# What to do
Please set down exactly the lines of the listing below from the line containing "bpy.context.scene.collection.objects.link(empty)" through the line containing "shown = obj.evaluated_get(depsgraph)", both lines included, leaving out all other lines.

# Data block

***

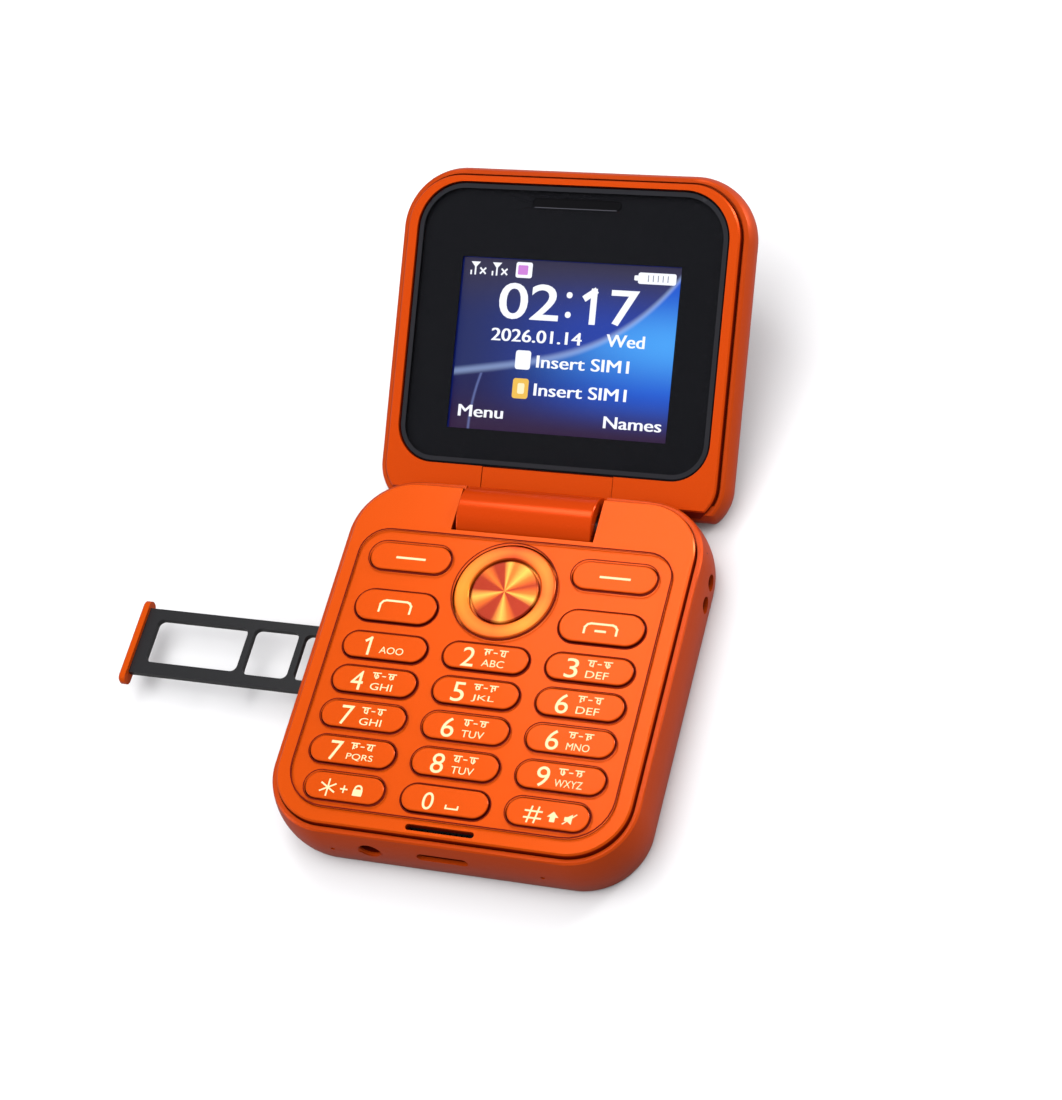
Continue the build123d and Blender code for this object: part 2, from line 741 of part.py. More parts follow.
def keypad_mat():
    mat = prism(stack_outline(), mat_bottom, mat_top)
    for name, size, x, y in key_places():
        mat += disc(mat_nub_radius, x, y, mat_top, mat_top + mat_nub_height)
    mat -= disc(nav_pad_radius + mat_hole_margin, 0, nav_y, mat_bottom, mat_top)
    return mat - boss_clearance(part_clearance)


def dome_sheet():
    sheet = prism(stack_outline(), sheet_bottom, sheet_top)
    places = [(x, y) for name, size, x, y in key_places()] + nav_domes()
    for x, y in places:
        sheet += disc(dome_radius, x, y, sheet_top, sheet_top + dome_height)
    return sheet - boss_clearance(part_clearance)


def keypad_board():
    return prism(stack_outline(), keypad_board_bottom, sheet_bottom) - boss_clearance(part_clearance)


def board_frame():
    """Plastic frame that holds the keypad board over the main board."""
    def bar_outline(inset):
        return outline(frame_half_width, frame_front_y, frame_rear_y, stack_corner, stack_corner, inset)
    frame = prism(bar_outline(0) - bar_outline(frame_bar), board_top, keypad_board_bottom)
    return frame - lanyard_pocket(lanyard_skin + part_clearance)


def jack_box(gap):
    half = jack_body[0] / 2 + gap
    height = jack_body[1] / 2 + gap
    return span(
        (jack_x - half, jack_x + half),
        (-inner_half_length, jack_rear_y + gap),
        (jack_z - height, jack_z + height),
    )


def headphone_jack():
    return jack_box(0) - bar_y(jack_bore, -inner_half_length, jack_rear_y - jack_back, jack_x, jack_z)


def usb_shell(grow):
    size = (usb_inside[0] + 2 * grow, usb_inside[1] + 2 * grow)
    start = Plane.XZ.offset(inner_half_length)
    face = start * Pos(usb_x, usb_z) * RectangleRounded(*size, usb_corner + grow)
    return extrude(face, -usb_depth - grow)


def usb_port():
    rear = -inner_half_length + usb_depth
    width, height, length = usb_tongue
    tongue = span(
        (usb_x - width / 2, usb_x + width / 2),
        (rear - length, rear),
        (usb_z - height / 2, usb_z + height / 2),
    )
    return usb_shell(usb_wall) - usb_shell(0) + tongue


def usb_clearance():
    half = usb_inside[0] / 2 + usb_wall + part_clearance
    rear = -inner_half_length + usb_depth + usb_wall + part_clearance
    return span((usb_x - half, usb_x + half), (-base_half_length, rear), (0, cover_top))


def main_board():
    face = outline(board_half_width, board_front_y, board_rear_y, board_corner, stack_corner)
    board = prism(face, board_bottom, board_top)
    board -= jack_box(part_clearance)
    board -= usb_clearance()
    board -= lanyard_pocket(lanyard_skin + part_clearance)
    board -= card_slot_block()
    return board - boss_clearance(part_clearance)


def battery():
    face = outline(battery_half_width, battery_front_y, battery_rear_y, battery_round, battery_round)
    cell = prism(face, base_floor, base_floor + battery_height)
    return fillet(cell.faces().sort_by(Axis.Z)[-1].edges(), battery_round)


def loudspeaker():
    width, depth, height = speaker_size
    face = Pos(speaker_x, speaker_y) * RectangleRounded(width, depth, speaker_corner)
    return prism(face, base_floor, base_floor + height)


def vibration_motor():
    return disc(motor_radius, *motor_at, base_floor, base_floor + motor_height)


def microphone():
    width, depth, height = mic_size
    return span(
        (mic_x - width / 2, mic_x + width / 2),
        (-inner_half_length, -inner_half_length + depth),
        (board_bottom - height, board_bottom),
    )


def tray_passage(side, gap):
    """The tray's path inside the phone, widened by side and raised by gap."""
    inner_end = tray_start_x + tray_length + tray_travel + tray_end_gap
    half = reader_half_width - reader_side + side
    height = tray_thickness / 2 + tray_gap + gap
    start = -base_half_width + base_wall + port_block
    return span((start, inner_end + side), (tray_y - half, tray_y + half), (tray_z - height, tray_z + height))


def card_reader():
    return tray_passage(reader_side, reader_sheet) - tray_passage(0, 0)


def card_tray():
    tray = span(
        (tray_start_x, tray_start_x + tray_length),
        (tray_y - tray_half_width, tray_y + tray_half_width),
        (tray_z - tray_thickness / 2, tray_z + tray_thickness / 2),
    )
    ends = tray.edges().filter_by(Axis.Z).sort_by(Axis.X)[-2:]
    tray = fillet(ends, tray_corner)
    for start, length, half in tray_windows:
        x = tray_start_x + start
        window = outline(length / 2, tray_window_y - half, tray_window_y + half, tray_corner, tray_corner)
        tray -= Pos(x + length / 2) * prism(window, 0, 2 * tray_z)
    return tray


def card_tray_cap():
    depth, width, height = tray_cap
    face = Plane.YZ * Pos(tray_cap_y, tray_z) * RectangleRounded(width, height, tray_cap_corner)
    cap = Pos(tray_out_x) * extrude(face, depth)
    return chamfer(cap.faces().sort_by(Axis.X)[0].edges(), edge_break)


def case_screws():
    screws = []
    for x, y in boss_places():
        head_top = screw_head_sink + screw_head_height
        shank = disc(screw_radius, x, y, head_top, ledge_z + screw_bite)
        screws.append(disc(screw_head_radius, x, y, screw_head_sink, head_top) + shank)
    return Compound(children=[screw.solid() for screw in screws])


def hinge_pin():
    return bar_x(hinge_pin_radius, -cheek_end, -hinge_pin_reach, hinge_y, hinge_z)


def hinge_cam_pin():
    return bar_x(hinge_pin_radius, hinge_pin_reach, cheek_end, hinge_y, hinge_z)


# ---------------------------------------------------------------- lid half
# Everything here is drawn with Y along s and Z along w, then posed once.
def hinge_barrel():
    barrel = bar_x(barrel_radius, -barrel_half_length, barrel_half_length)
    barrel = fillet(barrel.edges().filter_by(GeomType.CIRCLE), edge_break)
    run = hinge_pin_radius + hinge_pin_run
    barrel -= bar_x(run, -barrel_half_length, -hinge_pin_reach + part_clearance)
    bore = cartridge_radius + cartridge_gap
    return barrel - bar_x(bore, flex_x - flex_half_length - cartridge_gap, barrel_half_length)


def hinge_cartridge():
    body = bar_x(cartridge_radius, cartridge_start_x, barrel_half_length)
    run = hinge_pin_radius + hinge_pin_run
    return body - bar_x(run, hinge_pin_reach - part_clearance, barrel_half_length)


def flex_cable():
    outer, inner = flex_roll
    low, high = flex_x - flex_half_length, flex_x + flex_half_length
    return bar_x(outer, low, high) - bar_x(inner, low, high)


def hinge_neck():
    """Block between the barrel and the lid, with a tab that reaches under the bezel's deck."""
    end = lens_start_s - lens_gap - neck_gap
    top = face_w - neck_sink
    neck = span((-neck_half_width, neck_half_width), (neck_start_s, end), (face_w - neck_thickness, top))
    neck -= bar_x(barrel_radius, -lid_half_width, lid_half_width)
    half = neck_half_width - neck_tab_step
    length, thickness = neck_tab
    return neck + span((-half, half), (end, end + length), (bezel_deck_w - thickness, bezel_deck_w))


def neck_cut():
    half = neck_half_width + neck_gap
    end = lens_start_s - lens_gap
    return span((-half, half), (-end, end), (face_w - neck_thickness - neck_gap, -face_w))


def lid_rear_case():
    levels = [(back_w, low_inset), (lid_widest_w, 0), (lid_rim_w, rim_inset)]
    case = slab(lid_outline, levels)
    case = chamfer(case.faces().sort_by(Axis.Z)[-1].edges(), edge_break)
    case = case & side_cut(tail_u, back_w, lid_tail_round)
    case = fillet(case.faces().sort_by(Axis.Z)[0].edges(), bottom_round)
    room = prism(lid_outline(lid_wall), lid_floor_w, -face_w)
    inside = side_cut(tail_u + lid_wall, lid_floor_w, lid_tail_round - lid_wall)
    case -= room & inside
    reach = cover_inset + ledge_reach
    ledge = prism(lid_outline(lid_wall) - lid_outline(reach), lid_ledge_w - ledge_height, lid_ledge_w)
    case += ledge & inside
    case -= prism(lid_outline(cover_inset - seam_gap), lid_ledge_w, -face_w)
    for x, s in lid_boss_places():
        case += disc(lid_boss_radius, x, s, lid_floor_w, bezel_deck_w)
        case -= disc(lid_screw_radius + screw_thread_gap, x, s, deck_w - 2 * lid_screw_length, bezel_deck_w)
    for x in (-lid_post_x, lid_post_x):
        for s in lid_post_s:
            case += disc(lid_post_radius, x, s, lid_floor_w, lid_board_under)
    return case - neck_cut()


def screen_face(margin):
    width = 2 * (screen_half_width + margin)
    height = screen_end_s - screen_start_s + 2 * margin
    return Pos(screen_x, (screen_start_s + screen_end_s) / 2) * Rectangle(width, height)


def lid_front_bezel():
    bezel = prism(lid_outline(cover_inset), lid_ledge_w, face_w)
    bezel = chamfer(bezel.faces().sort_by(Axis.Z)[-1].edges(), edge_break)
    bezel -= prism(lid_outline(cover_inset + skirt_width), lid_ledge_w, bezel_deck_w)
    bezel = bezel & side_cut(tail_u, back_w, lid_tail_round)
    bezel -= prism(lens_outline(-lens_gap), deck_w, face_w)
    bezel -= prism(screen_face(deck_margin), bezel_deck_w, face_w)
    bezel -= slot_prism(ear_slot, *ear_at, bezel_deck_w, face_w)
    head_radius, head_height = lid_screw_head
    for x, s in lid_boss_places():
        bezel -= disc(lid_screw_radius + screw_hole_gap, x, s, bezel_deck_w, deck_w)
        bezel -= disc(head_radius + screw_hole_gap, x, s, deck_w - head_height, deck_w)
    return bezel - neck_cut()


def display_lens():
    lens = prism(lens_outline(), lens_under, lens_top)
    lens = chamfer(lens.faces().sort_by(Axis.Z)[-1].edges(), lens_edge_break)
    return lens - slot_prism(ear_slot, *ear_at, lens_under, lens_top)


def lens_print():
    """Dark printed border behind the lens, with a window for the screen."""
    face = lens_outline() - screen_face(print_margin)
    return prism(face, print_under, lens_under) - slot_prism(ear_slot, *ear_at, print_under, lens_under)


def ear_mesh_blank(gap):
    margin = 2 * (ear_mesh_margin + gap)
    return slot_prism((ear_slot[0] + margin, ear_slot[1] + margin), *ear_at, deck_w, print_under)


def lens_gasket():
    ring = prism(lens_outline() - lens_outline(gasket_width), deck_w, print_under)
    return ring - ear_mesh_blank(seam_gap)


def earpiece_mesh():
    return ear_mesh_blank(0)


def earpiece():
    width, depth, height = ear_body
    x, s = ear_at
    face = Pos(x, s) * RectangleRounded(width, depth, ear_body_corner)
    return prism(face, bezel_deck_w - height, bezel_deck_w)


def display_panel():
    return prism(screen_face(panel_margin), panel_under, bezel_deck_w)


def display_frame():
    face = screen_face(panel_margin + display_frame_margin)
    return prism(face, display_frame_under, panel_under)


def lid_board():
    face = outline(lid_board_half_width, *lid_board_s, stack_corner, stack_corner)
    return prism(face, lid_board_under, display_frame_under)


def lid_magnet():
    width, length, height = magnet_size
    x, s = magnet_at
    return span((x - width / 2, x + width / 2), (s - length / 2, s + length / 2), (lid_floor_w, lid_floor_w + height))


def lid_screws():
    head_radius, head_height = lid_screw_head
    under = deck_w - head_height
    screws = []
    for x, s in lid_boss_places():
        head = disc(head_radius, x, s, under, deck_w)
        screws.append(head + disc(lid_screw_radius, x, s, under - lid_screw_length, under))
    return Compound(children=[screw.solid() for screw in screws])


# ---------------------------------------------------------------- assembly
def base_pieces():
    pieces = {
        "base_rear_case": base_rear_case(),
        "base_front_cover": base_front_cover(),
        "keypad_plate": keypad_plate(),
        "keypad_mat": keypad_mat(),
        "dome_sheet": dome_sheet(),
        "keypad_board": keypad_board(),
        "board_frame": board_frame(),
        "main_board": main_board(),
        "battery": battery(),
        "headphone_jack": headphone_jack(),
        "usb_port": usb_port(),
        "microphone": microphone(),
        "loudspeaker": loudspeaker(),
        "speaker_mesh": speaker_mesh(),
        "vibration_motor": vibration_motor(),
        "card_reader": card_reader(),
        "card_tray": card_tray(),
        "card_tray_cap": card_tray_cap(),
        "case_screws": case_screws(),
        "hinge_pin": hinge_pin(),
        "hinge_cam_pin": hinge_cam_pin(),
        "nav_ring": nav_ring(),
        "nav_button": nav_button(),
        "nav_pad": nav_pad(),
    }
    for name, size, x, y in key_places():
        pieces[name] = key_cap(size, x, y)
    return pieces


def lid_pieces():
    pieces = {
        "hinge_barrel": hinge_barrel(),
        "hinge_neck": hinge_neck(),
        "hinge_cartridge": hinge_cartridge(),
        "flex_cable": flex_cable(),
        "lid_rear_case": lid_rear_case(),
        "lid_front_bezel": lid_front_bezel(),
        "display_lens": display_lens(),
        "lens_print": lens_print(),
        "lens_gasket": lens_gasket(),
        "display_panel": display_panel(),
        "display_frame": display_frame(),
        "lid_board": lid_board(),
        "earpiece": earpiece(),
        "earpiece_mesh": earpiece_mesh(),
        "lid_magnet": lid_magnet(),
        "lid_screws": lid_screws(),
    }
    return {name: lid_pose * piece for name, piece in pieces.items()}


os.makedirs("parts", exist_ok=True)
for name, piece in {**base_pieces(), **lid_pieces()}.items():
    export_step(piece, f"parts/{name}.step")
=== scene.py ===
import json
import math

import bmesh
import bpy
from mathutils import Matrix, Vector


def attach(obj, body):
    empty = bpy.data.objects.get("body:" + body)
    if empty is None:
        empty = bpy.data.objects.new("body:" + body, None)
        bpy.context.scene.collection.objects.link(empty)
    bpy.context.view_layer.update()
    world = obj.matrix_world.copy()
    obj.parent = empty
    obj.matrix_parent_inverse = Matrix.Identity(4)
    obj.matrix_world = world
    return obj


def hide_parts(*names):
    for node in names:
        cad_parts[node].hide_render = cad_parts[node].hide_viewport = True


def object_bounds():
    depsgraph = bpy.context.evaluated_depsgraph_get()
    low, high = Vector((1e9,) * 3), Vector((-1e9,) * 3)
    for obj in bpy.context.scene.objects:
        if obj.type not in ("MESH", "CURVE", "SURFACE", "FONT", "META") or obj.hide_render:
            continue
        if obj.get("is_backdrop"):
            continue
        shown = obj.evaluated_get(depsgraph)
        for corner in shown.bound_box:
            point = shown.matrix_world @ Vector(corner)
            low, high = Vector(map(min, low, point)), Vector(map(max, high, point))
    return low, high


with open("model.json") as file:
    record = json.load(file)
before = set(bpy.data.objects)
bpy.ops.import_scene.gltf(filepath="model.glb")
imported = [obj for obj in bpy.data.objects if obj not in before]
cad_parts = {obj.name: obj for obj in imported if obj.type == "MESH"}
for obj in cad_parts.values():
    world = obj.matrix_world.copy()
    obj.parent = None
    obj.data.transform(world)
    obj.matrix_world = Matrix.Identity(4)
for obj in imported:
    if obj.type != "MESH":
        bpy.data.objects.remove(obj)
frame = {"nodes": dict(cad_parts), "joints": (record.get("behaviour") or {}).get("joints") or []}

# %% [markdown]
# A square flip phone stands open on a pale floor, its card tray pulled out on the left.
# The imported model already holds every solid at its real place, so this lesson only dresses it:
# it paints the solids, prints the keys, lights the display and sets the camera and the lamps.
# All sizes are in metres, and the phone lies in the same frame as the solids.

MM = 0.001
cad_box = [list(corner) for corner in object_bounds()]
print("solids:", len(frame["nodes"]), "box in mm:", [[round(v / MM, 1) for v in c] for c in cad_box])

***

# Written answer
        bpy.context.scene.collection.objects.link(empty)
    bpy.context.view_layer.update()
    world = obj.matrix_world.copy()
    obj.parent = empty
    obj.matrix_parent_inverse = Matrix.Identity(4)
    obj.matrix_world = world
    return obj


def hide_parts(*names):
    for node in names:
        cad_parts[node].hide_render = cad_parts[node].hide_viewport = True


def object_bounds():
    depsgraph = bpy.context.evaluated_depsgraph_get()
    low, high = Vector((1e9,) * 3), Vector((-1e9,) * 3)
    for obj in bpy.context.scene.objects:
        if obj.type not in ("MESH", "CURVE", "SURFACE", "FONT", "META") or obj.hide_render:
            continue
        if obj.get("is_backdrop"):
            continue
        shown = obj.evaluated_get(depsgraph)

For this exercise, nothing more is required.